Richard Nixon entered the White House on January 20, 1969, in broad daylight to the cheers of thousands, the duly elected and sworn president of the United States. But trusting no one, fearing everyone, he immediately retreated into isolation behind his palace guard and tried to run the nation like Hughes ran his empire—secretly, from hiding, through a small group of henchmen instilled with the same siege mentality.
It was a government Howard Hughes himself could have created, and one with which he could certainly do business.
“I want to see just how much water we really draw with this Administration after so many years of all-out effort to achieve it,” the billionaire wrote Maheu shortly after the inauguration, eagerly anticipating a good return on his investment.
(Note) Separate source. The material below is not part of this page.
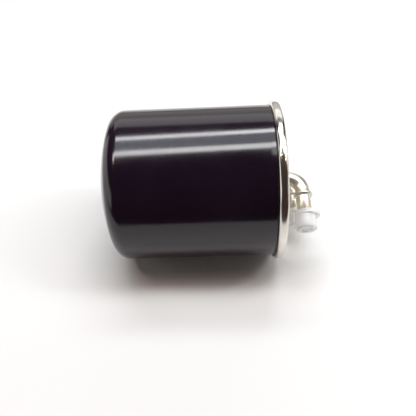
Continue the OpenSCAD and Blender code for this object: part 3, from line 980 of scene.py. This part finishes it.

Even before Nixon actually took office, Maheu began flashing news of early triumphs to the penthouse.
“Nixon has decided on his law partner, John Mitchell, to be Attorney General,” Maheu reported from the Bahamas, where he was hobnobbing with members of the new administration during the transition. “Mitchell is thoroughly acceptable and we have excellent entrees to him, particularly through Bebe Rebozo.
“We have a definite promise that it will not be [Herbert] Brownell or anyone on whom Brownell can exert any influence,” he added, referring to the attorney general under Eisenhower who was now special master in the TWA case and had recently slapped Hughes with the one-hundred-thirty-seven-million-dollar default judgment.
Later, in Washington for the inauguration, Maheu had more good news to report. Things were shaping up quite well at Justice, which for months had blocked Hughes’s bid to buy the rest of Las Vegas. “I am most happy with the new head of the anti-trust division,” Maheu told his boss. “He was our #1 choice from among several very highly qualified candidates whose names were submitted to me well in advance of the appointment.”
The early signs were good, and within a year Hughes would get nearly everything he wanted from Nixon: a green light for his Las Vegas Monopoly game, approval of his illegal reentry into the airline business, a vast increase in his already great cost-plus no-competitive-bidding business with the Pentagon, even an end to federal financing for the dreaded Nevada water project.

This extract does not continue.